教科書検定 身近なテーマ多く
先月27日に結果が公表された文部科学省の教科書検定。昨年の小学校に続き、初めての検定となった中学校道徳では、いじめの問題やSNSでのコミュニケーションなど、中学生の生活に身近な話題が多く取り上げられた。高校英語の検定では、「入試が勉強の目的ではない」といった意見が相次いだ。
選挙権や漫画の言葉も
中学の道徳では、いじめの問題を8社とも全学年で取り上げた。道徳の教科化が、2011年に起きた大津市のいじめ自殺がきっかけの一つになったという経緯もある。
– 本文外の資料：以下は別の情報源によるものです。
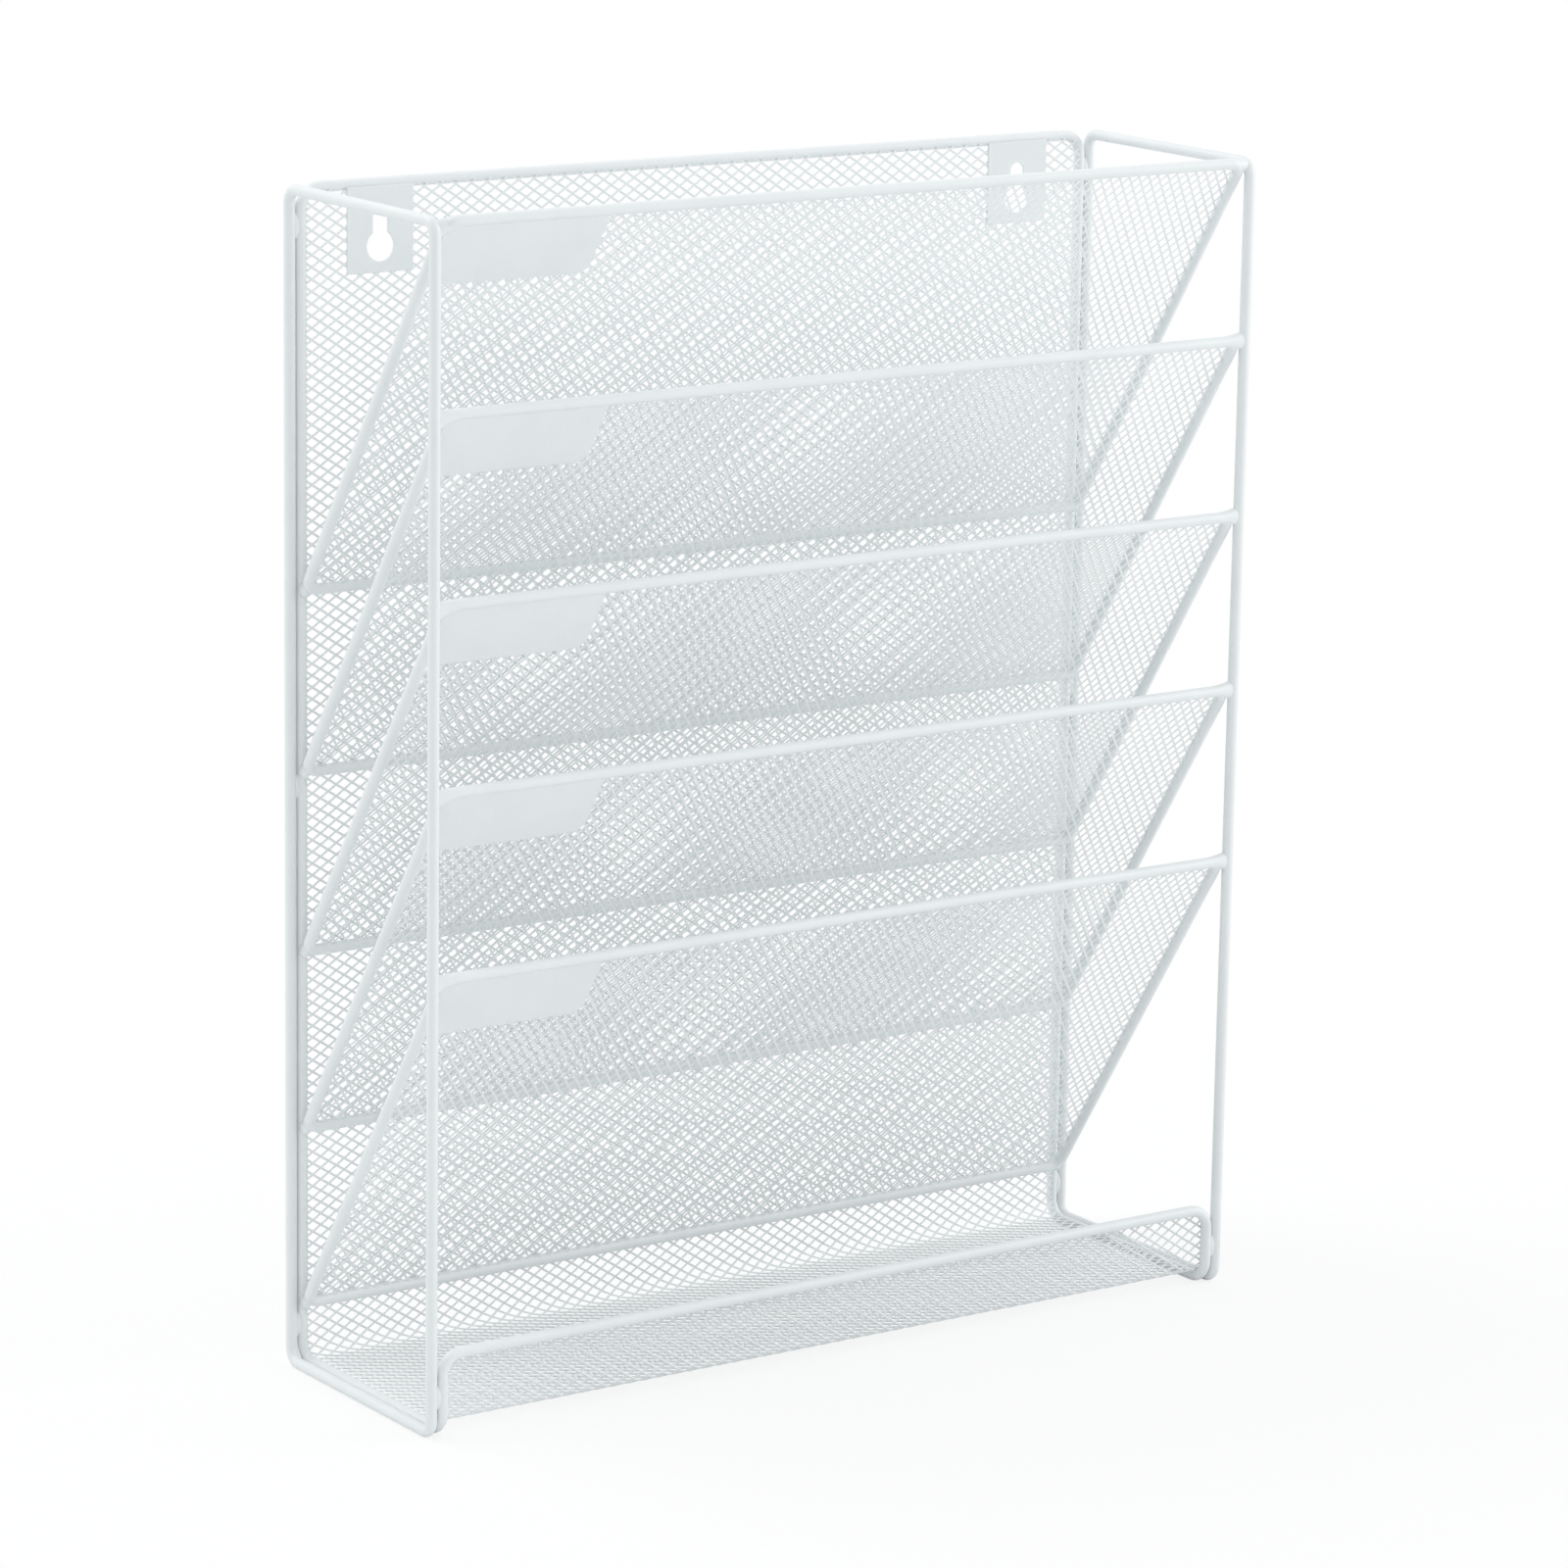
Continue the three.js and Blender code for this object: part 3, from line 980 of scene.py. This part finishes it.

教科書には、読み物で被害者や加害者、傍観者の気持ちを考えさせ、授業の中で話し合いを促す狙いも込められている。
東京書籍の1年の教科書は、教室の様子を描いたイラストを2㌻で掲載。涙を流す子の姿もあり、「いじめに当たるのはどれだろう」と投げかけた。
学校図書は3年で、作家重松清さんがいじめを描いた作品を紹介。「コンビニ君」とあだ名をつけられた被害者が繰り返し様々な物を持って越させられた末、自殺をはかるという深刻な内容だ。教科書は「このようなことを起こさないために、あなたが考えなければいけないことは何か」と問いかける。